## begin

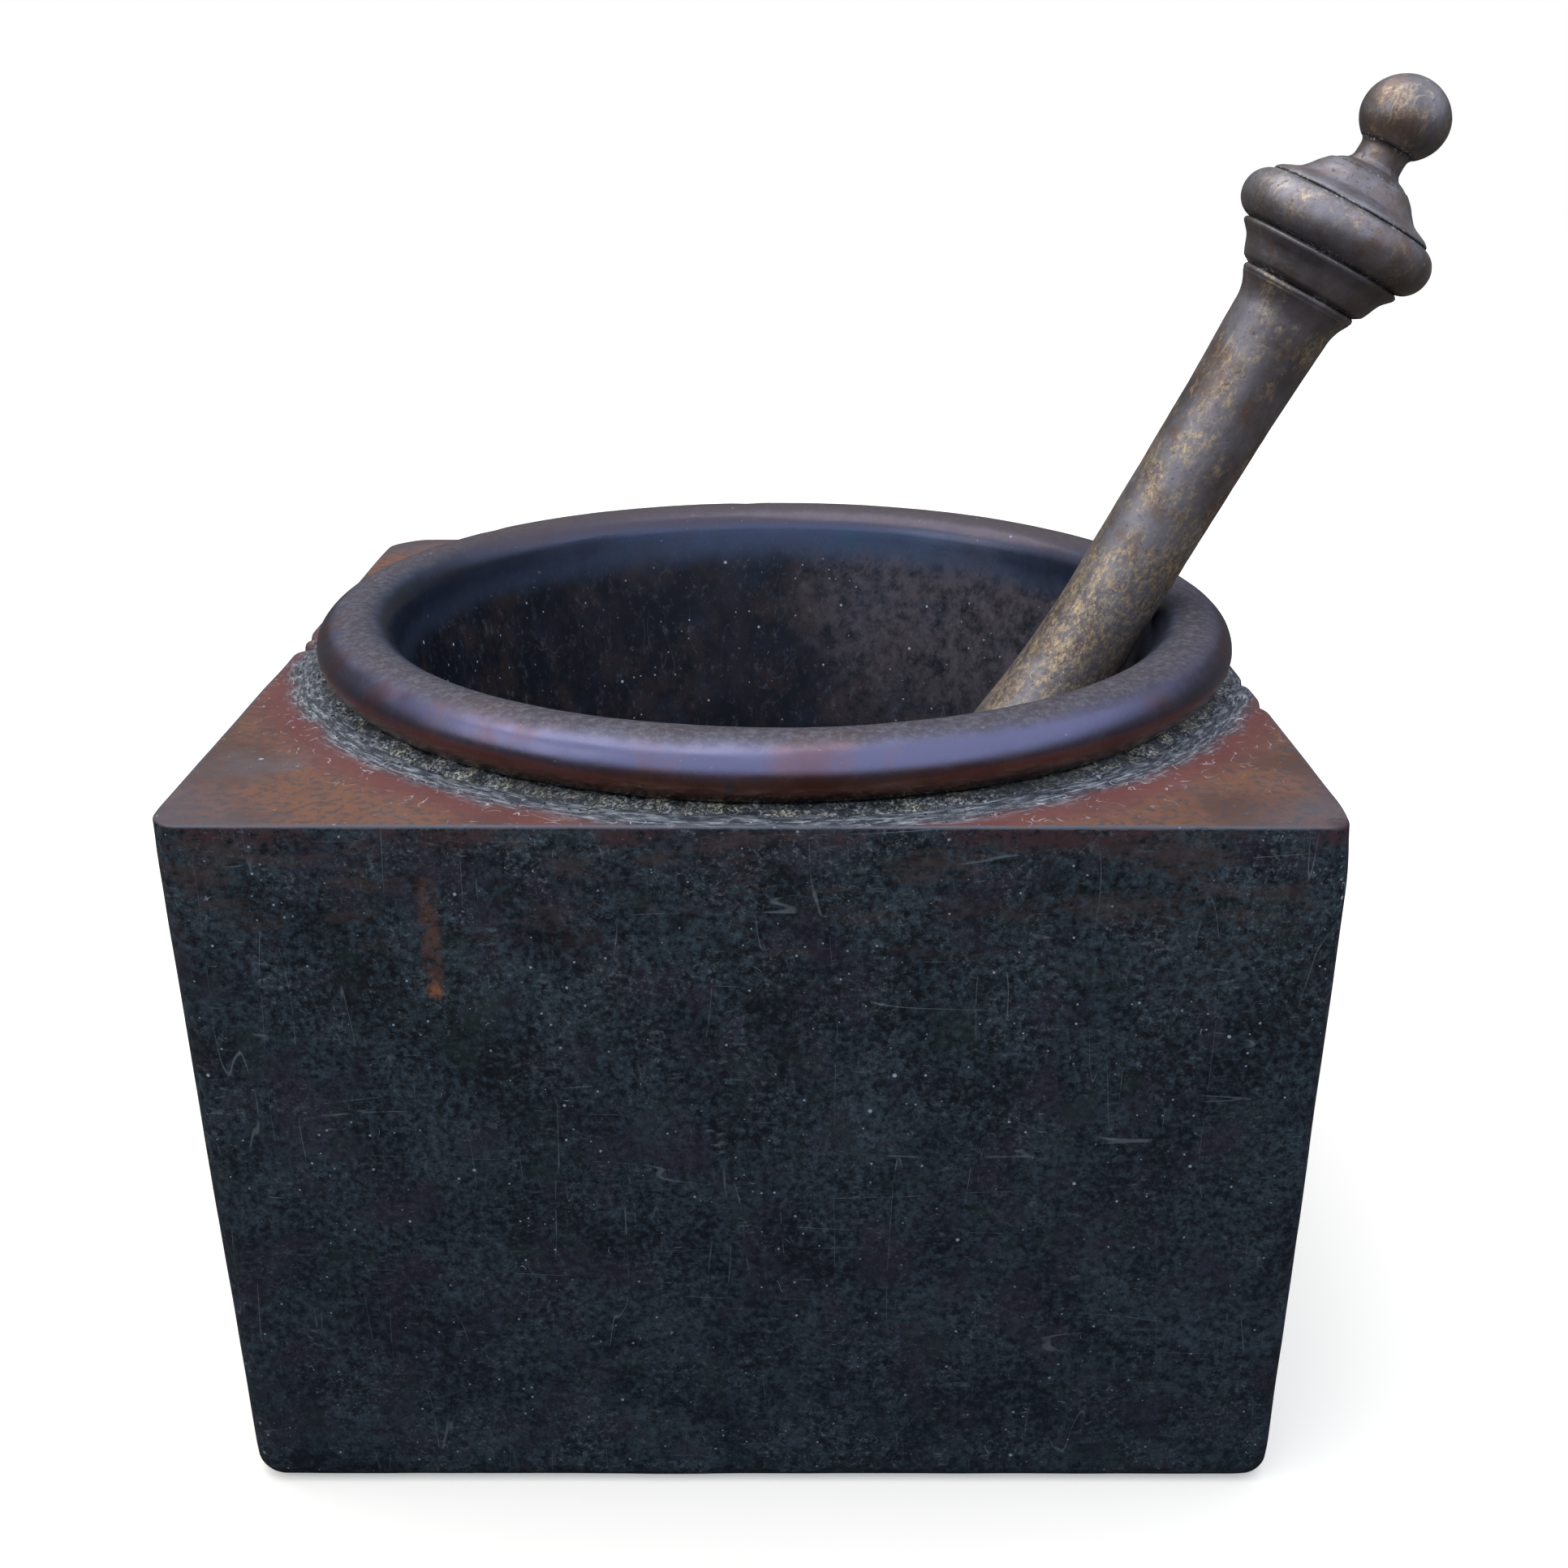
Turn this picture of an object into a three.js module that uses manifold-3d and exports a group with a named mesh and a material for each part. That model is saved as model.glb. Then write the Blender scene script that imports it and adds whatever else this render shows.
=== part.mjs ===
// Block mortar: a square cast block with a turned bowl let into its top, and a turned pestle leaning in the bowl.
// Millimetres, +Z up. The origin is the centre of the block's underside. The front faces -Y.
import * as THREE from 'three'
import { mergeVertices } from 'three/addons/utils/BufferGeometryUtils.js'
import Module from 'manifold-3d'

const wasm = await Module()
wasm.setup()

// ---- driving dimensions ----

const clearance = 0.3

// Block
const blockWidth = 252.5
const blockHeight = 175.5
const blockDraft = 0.015
const verticalEdgeRadius = 5
const baseEdgeRadius = 5
const topEdgeRadius = 1

// Bowl: a round bead rim, a straight wall that leans out and a spherical floor
const bowlCentreX = 4.5
const beadCentreRadius = 111.6
const beadHalfWidth = 9.95
const beadHalfHeight = 7.8
const bowlFloorZ = 40
const bowlThickness = 8
const wallLean = THREE.MathUtils.degToRad(12)
const beadUndersideAngle = THREE.MathUtils.degToRad(-120)

// Bedding: the packing that locks the bowl into its seat and spills out under the bead
const beddingDepth = 24
const seatCollarRadius = 118
const beddingSpillWidth = 12
const beddingShoulderAngle = THREE.MathUtils.degToRad(-52)
const beddingInnerAngle = THREE.MathUtils.degToRad(-113)

// Pestle: radii, and stations along its axis counted from the height of the bead's centre
const leanTilt = THREE.MathUtils.degToRad(27.2)
const leanTurn = THREE.MathUtils.degToRad(-2.75)
const shaftRadius = 12.1
const headRadius = 24
const headLength = 12
const flareTop = 8
const gripTop = 90
const gripTopRadius = 12.85
const trumpetRadius = 15.3
const shaftEnd = 98.6
const bellEnd = 108.1
const torusEnd = 120.2
const domeEnd = 130.9
const neckEnd = 136.3
const tipEnd = 153.8
const bellRadius = 21.3
const torusRadius = 25.7
const neckRadius = 6.1
const ballRadius = 11.05
const rodRadius = 3
const rodGrip = 24

// Roundness of the turned pieces
const bowlSegments = 60
const pestleSegments = 36

// ---- heights and radii that follow from them ----

const beadZ = blockHeight + beadHalfHeight + clearance
const beadTouch = Math.atan(beadHalfHeight / beadHalfWidth * Math.tan(wallLean))
const floorRadius = bowlFloorRadius()
const floorCentreZ = bowlFloorZ + floorRadius
const outerFloorRadius = floorRadius + bowlThickness
const collarFloorZ = blockHeight - beddingDepth

// The floor's sphere touches the wall, and the wall touches the inside of the bead
function bowlFloorRadius() {
  const wallTopRadius = beadCentreRadius - beadHalfWidth * Math.cos(beadTouch)
  const wallTopZ = beadZ + beadHalfHeight * Math.sin(beadTouch)
  const reach = wallTopRadius * Math.cos(wallLean) - (wallTopZ - bowlFloorZ) * Math.sin(wallLean)
  return reach / (1 - Math.sin(wallLean))
}

// Where the bowl's outside wall is, at a height between the floor and the bead
function outerWallRadius(z) {
  const low = new THREE.Vector2(
    outerFloorRadius * Math.cos(wallLean),
    floorCentreZ - outerFloorRadius * Math.sin(wallLean),
  )
  const high = beadPoint(beadUndersideAngle)
  const along = (z - low.y) / (high.y - low.y)
  return THREE.MathUtils.lerp(low.x, high.x, along)
}

function beadPoint(angle) {
  return new THREE.Vector2(
    beadCentreRadius + beadHalfWidth * Math.cos(angle),
    beadZ + beadHalfHeight * Math.sin(angle),
  )
}

// ---- outline helpers: every outline is a list of (radius, height) points ----

function point(radius, height) {
  return new THREE.Vector2(radius, height)
}

// Points on part of an ellipse, both ends included
function arc(centreRadius, centreHeight, halfWidth, halfHeight, fromAngle, toAngle, steps) {
  const points = []
  for (let i = 0; i <= steps; i++) {
    const angle = THREE.MathUtils.lerp(fromAngle, toAngle, i / steps)
    points.push(point(centreRadius + halfWidth * Math.cos(angle), centreHeight + halfHeight * Math.sin(angle)))
  }
  return points
}

// Points on a flare between two points: the radius runs as a power of the height
function sweepOut(fromRadius, fromHeight, toRadius, toHeight, power, steps) {
  const points = []
  for (let i = 0; i <= steps; i++) {
    const along = i / steps
    const radius = THREE.MathUtils.lerp(fromRadius, toRadius, along ** power)
    points.push(point(radius, THREE.MathUtils.lerp(fromHeight, toHeight, along)))
  }
  return points
}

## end

Could you quote the material above in full, exactly as it stands?

**Result:**
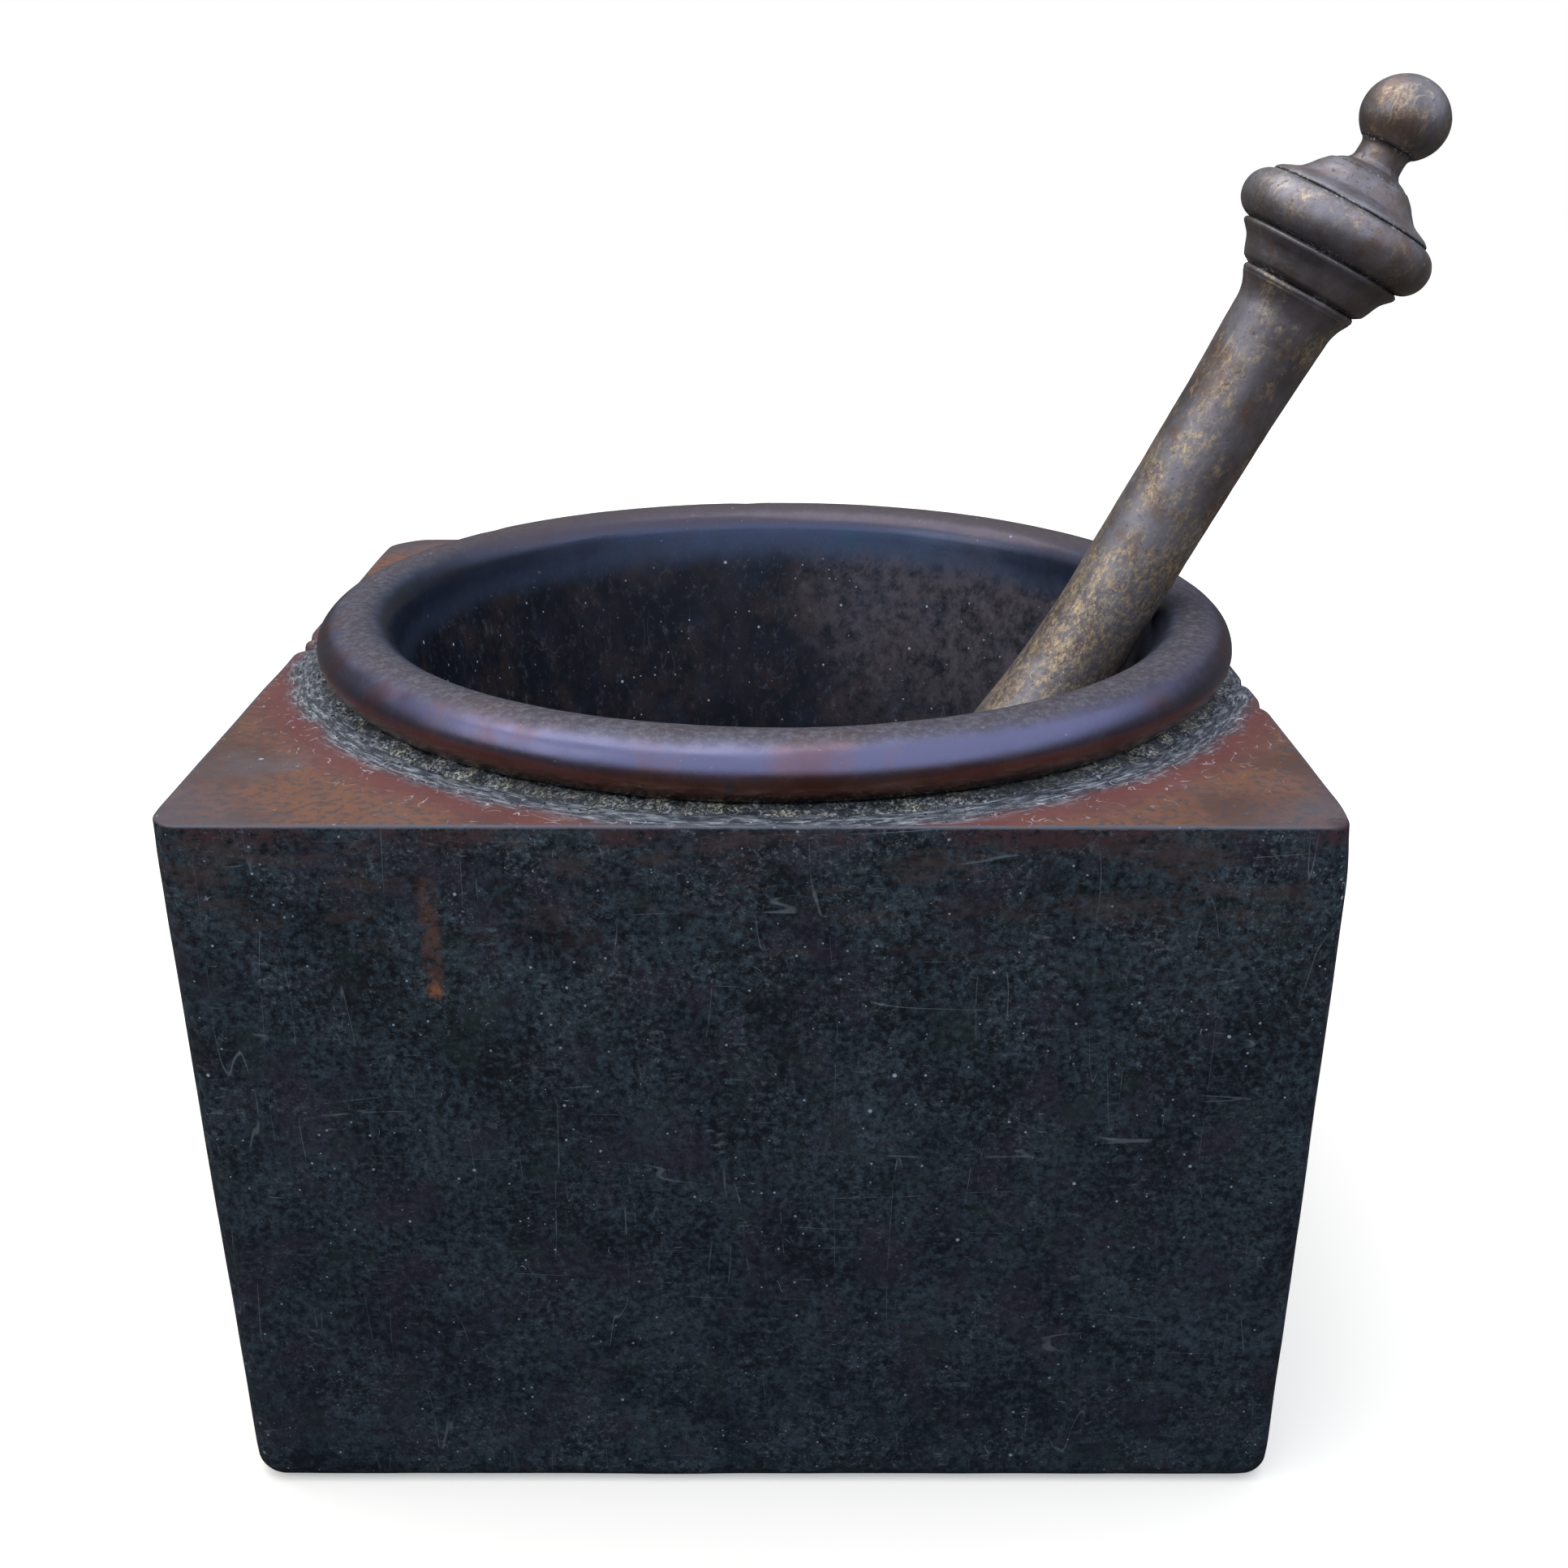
Turn this picture of an object into a three.js module that uses manifold-3d and exports a group with a named mesh and a material for each part. That model is saved as model.glb. Then write the Blender scene script that imports it and adds whatever else this render shows.
=== part.mjs ===
// Block mortar: a square cast block with a turned bowl let into its top, and a turned pestle leaning in the bowl.
// Millimetres, +Z up. The origin is the centre of the block's underside. The front faces -Y.
import * as THREE from 'three'
import { mergeVertices } from 'three/addons/utils/BufferGeometryUtils.js'
import Module from 'manifold-3d'

const wasm = await Module()
wasm.setup()

// ---- driving dimensions ----

const clearance = 0.3

// Block
const blockWidth = 252.5
const blockHeight = 175.5
const blockDraft = 0.015
const verticalEdgeRadius = 5
const baseEdgeRadius = 5
const topEdgeRadius = 1

// Bowl: a round bead rim, a straight wall that leans out and a spherical floor
const bowlCentreX = 4.5
const beadCentreRadius = 111.6
const beadHalfWidth = 9.95
const beadHalfHeight = 7.8
const bowlFloorZ = 40
const bowlThickness = 8
const wallLean = THREE.MathUtils.degToRad(12)
const beadUndersideAngle = THREE.MathUtils.degToRad(-120)

// Bedding: the packing that locks the bowl into its seat and spills out under the bead
const beddingDepth = 24
const seatCollarRadius = 118
const beddingSpillWidth = 12
const beddingShoulderAngle = THREE.MathUtils.degToRad(-52)
const beddingInnerAngle = THREE.MathUtils.degToRad(-113)

// Pestle: radii, and stations along its axis counted from the height of the bead's centre
const leanTilt = THREE.MathUtils.degToRad(27.2)
const leanTurn = THREE.MathUtils.degToRad(-2.75)
const shaftRadius = 12.1
const headRadius = 24
const headLength = 12
const flareTop = 8
const gripTop = 90
const gripTopRadius = 12.85
const trumpetRadius = 15.3
const shaftEnd = 98.6
const bellEnd = 108.1
const torusEnd = 120.2
const domeEnd = 130.9
const neckEnd = 136.3
const tipEnd = 153.8
const bellRadius = 21.3
const torusRadius = 25.7
const neckRadius = 6.1
const ballRadius = 11.05
const rodRadius = 3
const rodGrip = 24

// Roundness of the turned pieces
const bowlSegments = 60
const pestleSegments = 36

// ---- heights and radii that follow from them ----

const beadZ = blockHeight + beadHalfHeight + clearance
const beadTouch = Math.atan(beadHalfHeight / beadHalfWidth * Math.tan(wallLean))
const floorRadius = bowlFloorRadius()
const floorCentreZ = bowlFloorZ + floorRadius
const outerFloorRadius = floorRadius + bowlThickness
const collarFloorZ = blockHeight - beddingDepth

// The floor's sphere touches the wall, and the wall touches the inside of the bead
function bowlFloorRadius() {
  const wallTopRadius = beadCentreRadius - beadHalfWidth * Math.cos(beadTouch)
  const wallTopZ = beadZ + beadHalfHeight * Math.sin(beadTouch)
  const reach = wallTopRadius * Math.cos(wallLean) - (wallTopZ - bowlFloorZ) * Math.sin(wallLean)
  return reach / (1 - Math.sin(wallLean))
}

// Where the bowl's outside wall is, at a height between the floor and the bead
function outerWallRadius(z) {
  const low = new THREE.Vector2(
    outerFloorRadius * Math.cos(wallLean),
    floorCentreZ - outerFloorRadius * Math.sin(wallLean),
  )
  const high = beadPoint(beadUndersideAngle)
  const along = (z - low.y) / (high.y - low.y)
  return THREE.MathUtils.lerp(low.x, high.x, along)
}

function beadPoint(angle) {
  return new THREE.Vector2(
    beadCentreRadius + beadHalfWidth * Math.cos(angle),
    beadZ + beadHalfHeight * Math.sin(angle),
  )
}

// ---- outline helpers: every outline is a list of (radius, height) points ----

function point(radius, height) {
  return new THREE.Vector2(radius, height)
}

// Points on part of an ellipse, both ends included
function arc(centreRadius, centreHeight, halfWidth, halfHeight, fromAngle, toAngle, steps) {
  const points = []
  for (let i = 0; i <= steps; i++) {
    const angle = THREE.MathUtils.lerp(fromAngle, toAngle, i / steps)
    points.push(point(centreRadius + halfWidth * Math.cos(angle), centreHeight + halfHeight * Math.sin(angle)))
  }
  return points
}

// Points on a flare between two points: the radius runs as a power of the height
function sweepOut(fromRadius, fromHeight, toRadius, toHeight, power, steps) {
  const points = []
  for (let i = 0; i <= steps; i++) {
    const along = i / steps
    const radius = THREE.MathUtils.lerp(fromRadius, toRadius, along ** power)
    points.push(point(radius, THREE.MathUtils.lerp(fromHeight, toHeight, along)))
  }
  return points
}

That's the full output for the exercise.